__TASK DIRECTIONS__
Beginning with the line where "return low, high" appears, retype every remaining line of the data below, both the first and last included.
★ ★ ★
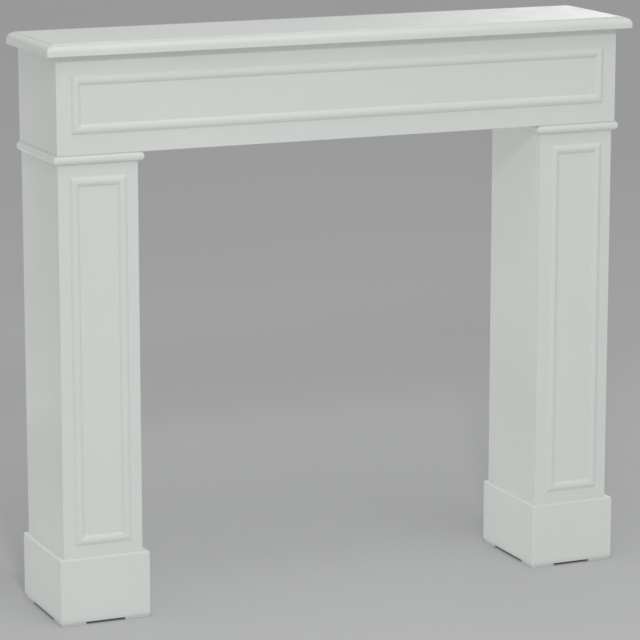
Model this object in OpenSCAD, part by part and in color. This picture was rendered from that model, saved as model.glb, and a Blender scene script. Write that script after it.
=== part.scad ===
// Fireplace mantelpiece: a free-standing surround built up from painted boards.
//
// Two three-sided legs carry a three-sided header box, and a moulded shelf lies
// on the header. Everything is open at the back, which stands against a wall.
// A half-round bead runs round each leg under the header, a skirt makes its
// plinth, and low pads lift the plinths off the floor.
//
// Frame: millimetres, Z up, the front faces -Y. The origin is on the floor, under
// the middle of the overall width and depth. "left" is the viewer's left, -X.

/* [Header] */
// Width of the header box across its end boards
header_w = 1050; // [700:1:1500]
// Depth of the header box, from its front face to the back edges
header_d = 197; // [150:1:300]
// Height of the header boards
header_h = 168; // [145:1:260]
// Thickness of the header boards
header_board_t = 15; // [9:0.5:20]

/* [Shelf] */
// Thickness of the shelf
shelf_t = 20; // [17:0.5:28]
// How far the shelf overhangs the header, in front and at both ends
shelf_overhang = 21; // [15:0.5:40]
// Radius of the quarter round on the shelf edge
shelf_ovolo_r = 12; // [6:0.5:14]
// Height of the small step above the quarter round
shelf_step_h = 1.5; // [0.5:0.1:2.5]
// Width of the ledge that the step leaves on top of the quarter round
shelf_step_w = 2; // [0.5:0.1:4]

/* [Legs] */
// Width of each leg across its side boards
leg_w = 143; // [110:1:220]
// Height of the leg boards, from the pads to the underside of the header
leg_h = 807.5; // [600:0.5:1100]
// Thickness of the leg boards
leg_board_t = 15; // [9:0.5:20]
// How far the leg front is set back from the header front
leg_front_inset = 6.5; // [2:0.5:8]
// How far the leg side is set in from the header end
leg_side_inset = 2.5; // [0:0.5:8]
// Radius that eases the upright arrises of header and legs
arris_r = 2; // [0.5:0.5:3]

/* [Bead under the header] */
// Diameter of the half-round bead
bead_d = 17; // [10:0.5:24]

/* [Plinths] */
// Height of the plinth skirt above the pads
plinth_h = 113; // [70:1:180]
// Thickness of the skirt boards
plinth_board_t = 9.5; // [6:0.5:18]
// Radius that eases the top edge of the skirt
plinth_top_r = 3; // [1:0.5:5]

/* [Foot pads] */
// Side of each square pad
pad_w = 45; // [30:1:55]
// Height of the pads
pad_h = 4.5; // [3:0.5:12]
// How far the pads are set in from the faces of the plinth
pad_inset = 1; // [0:0.5:5]

/* [Panel mouldings] */
// Width of the moulding strip
strip_w = 18; // [10:0.5:22]
// Height of the moulding strip above the board
strip_h = 4.5; // [3:0.5:8]
// Margin between the header ends and the moulded panel
header_panel_side = 25; // [10:1:80]
// Margin above and below the moulded panel on the header
header_panel_edge = 34; // [15:1:45]
// Margin round the moulded panel on a leg, to its sides, bead and plinth
leg_panel_margin = 20; // [12:1:28]

/* [Hidden] */
$fn = 96;
// Colour of the paint
paint = [0.88, 0.89, 0.87];
// Extra length of a cutting shape beyond the face that it cuts
cut = 1;
sides = ["left", "right"];
runs = ["front", "outer", "inner"];
frame_strips = ["top", "bottom", "left", "right"];
pad_rows = ["front", "back"];
pad_columns = ["outer", "inner"];

// Overall size and the planes that the pieces share
total_w = header_w + 2 * shelf_overhang;
total_d = header_d + shelf_overhang;
back_y = total_d / 2;
header_front_y = back_y - header_d;
leg_front_y = header_front_y + leg_front_inset;
leg_bottom_z = pad_h;
header_bottom_z = leg_bottom_z + leg_h;
shelf_bottom_z = header_bottom_z + header_h;
plinth_top_z = leg_bottom_z + plinth_h;
bead_r = bead_d / 2;
bead_z = header_bottom_z - bead_r;
leg_d = back_y - leg_front_y;
leg_outer_x = header_w / 2 - leg_side_inset;
leg_mid_x = leg_outer_x - leg_w / 2;
// Round that turns a strip of this width and height into a segment of a circle
strip_r = (strip_w * strip_w / 4 + strip_h * strip_h) / (2 * strip_h);

// Side of the middle that a leg stands on: -1 for the left and 1 for the right.
function side_sign(side) = side == "left" ? -1 : 1;

// Way that a leg's board, run or pad lies from the leg's own middle: 0 for the
// front, -1 towards -X and 1 towards +X.
function run_direction(side, run) =
    run == "front" ? 0 : (run == "outer" ? side_sign(side) : -side_sign(side));

// ---------------------------------------------------------------- runs of profile

// Carries a profile along a straight run. The profile is drawn with +X as the way
// out from the face that it stands on and Y as the height. That face lies on Y = 0
// and looks to -Y, and the run spans 0 to length in X. An end with its mitre flag
// set is cut to 45 degrees, so that the run grows longer as it comes forward.
module profile_run(length, projection, low_z, high_z, start_mitre, end_mitre) {
    reach = projection + cut;
    intersection() {
        translate([-reach, 0, 0])
            rotate([90, 0, 90])
                linear_extrude(height = length + 2 * reach)
                    mirror([1, 0])
                        children();
        translate([0, 0, low_z - cut])
            linear_extrude(height = high_z - low_z + 2 * cut)
                polygon([
                    [0, 0],
                    [start_mitre ? -reach : 0, -reach],
                    [length + (end_mitre ? reach : 0), -reach],
                    [length, 0]
                ]);
    }
}

// Places a run on one face of a leg. The front run is mitred at both ends, and a
// side run only where it meets the front one.
module run_on_leg(side, run, projection, low_z, high_z) {
    direction = run_direction(side, run);
    mid_x = side_sign(side) * leg_mid_x;
    if (direction == 0) {
        translate([mid_x - leg_w / 2, leg_front_y, 0])
            profile_run(leg_w, projection, low_z, high_z, true, true)
                children();
    } else if (direction < 0) {
        translate([mid_x - leg_w / 2, back_y, 0])
            rotate([0, 0, -90])
                profile_run(leg_d, projection, low_z, high_z, false, true)
                    children();
    } else {
        translate([mid_x + leg_w / 2, leg_front_y, 0])
            rotate([0, 0, 90])
                profile_run(leg_d, projection, low_z, high_z, true, false)
                    children();
    }
}

// ---------------------------------------------------------------- three-sided boxes

// Plan of a box of boards, open at the back, with its front arrises eased.
module open_box_plan(mid_x, w, front_y, board_t) {
    difference() {
        union() {
            translate([mid_x - w / 2, front_y + arris_r])
                square([w, back_y - front_y - arris_r]);
            translate([mid_x - w / 2 + arris_r, front_y])
                square([w - 2 * arris_r, 2 * arris_r]);
            for (x = [mid_x - w / 2 + arris_r, mid_x + w / 2 - arris_r])
                translate([x, front_y + arris_r])
                    circle(r = arris_r);
        }
        translate([mid_x - w / 2 + board_t, front_y + board_t])
            square([w - 2 * board_t, back_y - front_y]);
    }
}

// Plan of the part of a box that one board takes, parted along its 45 degree
// mitres. direction is 0 for the front, -1 for the -X side and 1 for the +X side.
module board_share(direction, mid_x, w, front_y, board_t) {
    corner = w / 2 + cut;
    front = front_y - cut;
    inner = w / 2 - board_t;
    inner_front = front_y + board_t;
    if (direction == 0) {
        polygon([
            [mid_x - corner, front],
            [mid_x + corner, front],
            [mid_x + inner, inner_front],
            [mid_x - inner, inner_front]
        ]);
    } else {
        polygon([
            [mid_x + direction * corner, front],
            [mid_x + direction * corner, back_y],
            [mid_x + direction * inner, back_y],
            [mid_x + direction * inner, inner_front]
        ]);
    }
}

// One upright board of an open box.
module box_board(direction, mid_x, w, front_y, board_t, low_z, height) {
    translate([0, 0, low_z])
        linear_extrude(height = height)
            intersection() {
                open_box_plan(mid_x, w, front_y, board_t);
                board_share(direction, mid_x, w, front_y, board_t);
            }
}

// ---------------------------------------------------------------- panel mouldings

// Section of the panel strip: a segment of a circle standing on a board.
module strip_section() {
    intersection() {
        translate([strip_h - strip_r, 0])
            circle(r = strip_r);
        translate([0, -strip_w / 2])
            square([strip_h, strip_w]);
    }
}

// One mitred strip of a picture-frame moulding. The frame is w by h outside, with
// its lower left corner at the origin, on a board face that looks to -Y.
module frame_strip(part, w, h) {
    upright = part == "left" || part == "right";
    far = part == "top" || part == "right";
    length = upright ? h : w;
    intersection() {
        if (upright) {
            translate([far ? w - strip_w / 2 : strip_w / 2, 0, 0])
                linear_extrude(height = length)
                    rotate(-90)
                        strip_section();
        } else {
            translate([0, 0, far ? h - strip_w / 2 : strip_w / 2])
                rotate([90, 0, 90])
                    linear_extrude(height = length)
                        mirror([1, 0])
                            strip_section();
        }
        rotate([90, 0, 0])
            translate([0, 0, -cut])
                linear_extrude(height = strip_h + 2 * cut)
                    strip_share(part, w, h);
    }
}

// Elevation of the part of a frame that one strip takes, parted along its mitres.
module strip_share(part, w, h) {
    t = strip_w;
    if (part == "top")
        polygon([[0, h], [t, h - t], [w - t, h - t], [w, h]]);
    if (part == "bottom")
        polygon([[0, 0], [w, 0], [w - t, t], [t, t]]);
    if (part == "left")
        polygon([[0, 0], [t, t], [t, h - t], [0, h]]);
    if (part == "right")
        polygon([[w, 0], [w, h], [w - t, h - t], [w - t, t]]);
}

// ---------------------------------------------------------------- the pieces

// Outline of the shelf edge over a span: fascia, quarter round and small step,
// the same at both ends of the span.
module shelf_outline(span) {
    round_z = shelf_t - shelf_step_h - shelf_ovolo_r;
    top_in = shelf_ovolo_r + shelf_step_w;
    square([span, round_z]);
    translate([shelf_ovolo_r, 0])
        square([span - 2 * shelf_ovolo_r, shelf_t - shelf_step_h]);
    translate([top_in, 0])
        square([span - 2 * top_in, shelf_t]);
    for (x = [shelf_ovolo_r, span - shelf_ovolo_r])
        translate([x, round_z])
            circle(r = shelf_ovolo_r);
}

module shelf() {
    color(paint)
        translate([-total_w / 2, -total_d / 2, shelf_bottom_z])
            intersection() {
                translate([0, total_d, 0])
                    rotate([90, 0, 0])
                        linear_extrude(height = total_d)
                            shelf_outline(total_w);
                rotate([90, 0, 90])
                    linear_extrude(height = total_w)
                        shelf_outline(2 * total_d);
                cube([total_w, total_d, shelf_t]);
            }
}

module header_board(direction) {
    color(paint)
        box_board(direction, 0, header_w, header_front_y, header_board_t,
            header_bottom_z, header_h);
}

module header_panel_strip(part) {
    color(paint)
        translate([
            header_panel_side - header_w / 2,
            header_front_y,
            header_bottom_z + header_panel_edge
        ])
            frame_strip(part, header_w - 2 * header_panel_side, header_h - 2 * header_panel_edge);
}

module leg_board(side, run) {
    color(paint)
        box_board(run_direction(side, run), side_sign(side) * leg_mid_x, leg_w, leg_front_y,
            leg_board_t, leg_bottom_z, leg_h);
}

module leg_panel_strip(side, part) {
    low = plinth_top_z + leg_panel_margin;
    high = header_bottom_z - bead_d - leg_panel_margin;
    color(paint)
        translate([
            side_sign(side) * leg_mid_x - leg_w / 2 + leg_panel_margin,
            leg_front_y,
            low
        ])
            frame_strip(part, leg_w - 2 * leg_panel_margin, high - low);
}

// Section of the bead: a half round standing on the leg.
module bead_section() {
    intersection() {
        translate([0, bead_z])
            circle(r = bead_r);
        translate([0, bead_z - bead_d])
            square([bead_d, 2 * bead_d]);
    }
}

module bead_strip(side, run) {
    color(paint)
        run_on_leg(side, run, bead_r, header_bottom_z - bead_d, header_bottom_z)
            bead_section();
}

// Section of the skirt: a thin board with its outer top edge rounded.
module plinth_section() {
    difference() {
        translate([0, leg_bottom_z])
            square([plinth_board_t, plinth_h]);
        translate([plinth_board_t - plinth_top_r, plinth_top_z - plinth_top_r])
            difference() {
                square(2 * plinth_top_r);
                circle(r = plinth_top_r);
            }
    }
}

module plinth_board(side, run) {
    color(paint)
        run_on_leg(side, run, plinth_board_t, leg_bottom_z, plinth_top_z)
            plinth_section();
}

module foot_pad(side, row, column) {
    direction = run_direction(side, column);
    edge_x = side_sign(side) * leg_mid_x + direction * (leg_w / 2 + plinth_board_t - pad_inset);
    front_y = leg_front_y - plinth_board_t + pad_inset;
    color(paint)
        translate([
            direction > 0 ? edge_x - pad_w : edge_x,
            row == "front" ? front_y : back_y - pad_inset - pad_w,
            0
        ])
            cube([pad_w, pad_w, pad_h]);
}

// ---------------------------------------------------------------- the nodes

shelf();
header_board(0);  // header_front_board
header_board(-1);  // header_left_end_board
header_board(1);  // header_right_end_board
for (part = frame_strips)
    header_panel_strip(part);
for (side = sides, run = runs) {
    leg_board(side, run);
    bead_strip(side, run);
    plinth_board(side, run);
}
for (side = sides, part = frame_strips)
    leg_panel_strip(side, part);
for (side = sides, row = pad_rows, column = pad_columns)
    foot_pad(side, row, column);
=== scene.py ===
"""Looks of the painted fireplace mantelpiece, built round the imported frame.

Every board, moulding and pad of the frame gets a finished piece of its own, with
sanded arrises, paint-filled joints and a satin paint. Lengths are in metres, +Z is
up, the front faces -Y, and the origin is on the floor.
"""

import math

import bmesh
import bpy
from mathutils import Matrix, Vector


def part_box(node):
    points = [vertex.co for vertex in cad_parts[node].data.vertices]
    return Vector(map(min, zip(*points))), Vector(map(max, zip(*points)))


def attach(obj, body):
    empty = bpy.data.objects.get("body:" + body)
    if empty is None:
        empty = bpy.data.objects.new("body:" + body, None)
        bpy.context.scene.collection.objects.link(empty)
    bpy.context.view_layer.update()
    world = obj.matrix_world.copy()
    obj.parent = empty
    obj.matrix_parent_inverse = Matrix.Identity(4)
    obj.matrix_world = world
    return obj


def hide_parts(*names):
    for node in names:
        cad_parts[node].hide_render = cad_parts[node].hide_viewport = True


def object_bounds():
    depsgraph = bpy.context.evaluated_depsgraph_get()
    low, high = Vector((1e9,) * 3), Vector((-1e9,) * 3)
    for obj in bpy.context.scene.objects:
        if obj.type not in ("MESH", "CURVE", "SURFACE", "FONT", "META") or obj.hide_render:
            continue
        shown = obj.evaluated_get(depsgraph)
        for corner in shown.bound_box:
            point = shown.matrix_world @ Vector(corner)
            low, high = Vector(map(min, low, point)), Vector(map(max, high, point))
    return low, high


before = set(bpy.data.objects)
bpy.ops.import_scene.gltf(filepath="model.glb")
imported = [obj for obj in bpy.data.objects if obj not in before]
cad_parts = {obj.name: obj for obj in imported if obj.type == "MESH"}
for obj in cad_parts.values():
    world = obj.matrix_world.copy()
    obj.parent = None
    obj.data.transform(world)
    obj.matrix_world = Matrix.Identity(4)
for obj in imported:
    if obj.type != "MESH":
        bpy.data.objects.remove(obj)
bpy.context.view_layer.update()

MM = 0.001
SIDES = ("left", "right")
RUNS = ("front", "outer", "inner")
FRAME_STRIPS = ("top", "bottom", "left", "right")
PIECE_SUFFIX = "_finished"

# Shared roundings
ARRIS_RADIUS = 2 * MM          # upright arrises of header and legs
SANDED_EDGE = 0.5 * MM         # ends and lower edges of boards
STRIP_FILLET = 1.6 * MM        # paint along both feet of a panel strip
ARC_STEPS = 8                  # facets in a quarter round or less
MERGE_DISTANCE = 1e-6
SMOOTH_ANGLE = math.radians(32)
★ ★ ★
__RIGHT ANSWER__
    return low, high


before = set(bpy.data.objects)
bpy.ops.import_scene.gltf(filepath="model.glb")
imported = [obj for obj in bpy.data.objects if obj not in before]
cad_parts = {obj.name: obj for obj in imported if obj.type == "MESH"}
for obj in cad_parts.values():
    world = obj.matrix_world.copy()
    obj.parent = None
    obj.data.transform(world)
    obj.matrix_world = Matrix.Identity(4)
for obj in imported:
    if obj.type != "MESH":
        bpy.data.objects.remove(obj)
bpy.context.view_layer.update()

MM = 0.001
SIDES = ("left", "right")
RUNS = ("front", "outer", "inner")
FRAME_STRIPS = ("top", "bottom", "left", "right")
PIECE_SUFFIX = "_finished"

# Shared roundings
ARRIS_RADIUS = 2 * MM          # upright arrises of header and legs
SANDED_EDGE = 0.5 * MM         # ends and lower edges of boards
STRIP_FILLET = 1.6 * MM        # paint along both feet of a panel strip
ARC_STEPS = 8                  # facets in a quarter round or less
MERGE_DISTANCE = 1e-6
SMOOTH_ANGLE = math.radians(32)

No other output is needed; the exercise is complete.